The company confirmed they have agreed the bill increases negotiated with regulator Ofwat last year
Water company United Utilities has confirmed bills will rise by 32 per cent over the coming five years.
The Warrington-headquartered company serves about seven million customers across Greater Manchester and Liverpool and said they had agreed the bill increases negotiated with regulator Ofwat last year.
The company had the option of appealing Ofwat’s decision, made in December last year, to the competition regulator, but announcements on Wednesday signal it will not.
United Utilities said the increase would help improve water quality, reduce storm overflow spills by 60 per cent and provide millions of pounds more to support households with their bills.
The regulator’s decision means the typical billpayer across the UK will see their payments rise by an average of £86 this April – and was met with outrage from consumer groups. The increases come amid high levels of sewage spills and underinvestment in pipes, sewers and reservoirs over the last decade.
United Utilities and South West Water, which has also said it will hike bills, have said they need to increase bills to pay for improvements to their infrastructure to reduce pollution incidents.

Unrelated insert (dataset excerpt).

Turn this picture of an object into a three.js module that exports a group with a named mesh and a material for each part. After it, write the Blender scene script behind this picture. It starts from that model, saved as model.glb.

UU boss Louise Beardmore said the rise in bills would raise £13 billion to invest in its infrastructure across the North West.
She said the total was the ‘largest investment in water and wastewater infrastructure in over 100 years’.

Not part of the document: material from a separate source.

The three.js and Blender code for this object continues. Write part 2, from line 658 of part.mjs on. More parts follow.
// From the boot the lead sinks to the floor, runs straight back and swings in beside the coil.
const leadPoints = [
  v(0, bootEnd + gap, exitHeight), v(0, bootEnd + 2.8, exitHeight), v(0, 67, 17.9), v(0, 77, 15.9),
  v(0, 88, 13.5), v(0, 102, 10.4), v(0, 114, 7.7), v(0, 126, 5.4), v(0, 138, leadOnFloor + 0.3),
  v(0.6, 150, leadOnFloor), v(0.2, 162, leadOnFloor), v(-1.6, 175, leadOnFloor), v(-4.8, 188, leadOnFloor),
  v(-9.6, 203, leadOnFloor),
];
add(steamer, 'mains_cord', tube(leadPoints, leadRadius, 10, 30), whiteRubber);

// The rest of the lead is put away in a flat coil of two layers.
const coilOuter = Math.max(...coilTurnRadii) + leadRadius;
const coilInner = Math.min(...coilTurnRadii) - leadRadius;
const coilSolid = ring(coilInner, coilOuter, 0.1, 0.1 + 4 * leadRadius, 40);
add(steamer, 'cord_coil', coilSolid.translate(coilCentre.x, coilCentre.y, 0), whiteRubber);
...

The Environment Agency, meanwhile, working closely with Natural England, said it has secured the largest ever commitment from water companies to clean up the environment and invest in new infrastructure since privatisation.
The Water Industry National Environment Programme (WINEP) sets out over 24,000 actions water companies must take over the next five years to meet their legal requirements for the environment.
It represents a £22.1bn investment in the environment – four times more than was secured in the last Price Review – and will deliver tangible benefits for our water system and for customers.
It will bring a ‘significant scheme’ to upgrade a large wastewater treatment works in the River Mersey catchment in Greater Manchester and into Cheshire and Merseyside, leading to better water quality, it was said.
South West Water, meanwhile, has confirmed bill increases of 23 per cent. South West Water’’s parent company Pennon also said they had agreed the bill increases negotiated with regulator Ofwat last year.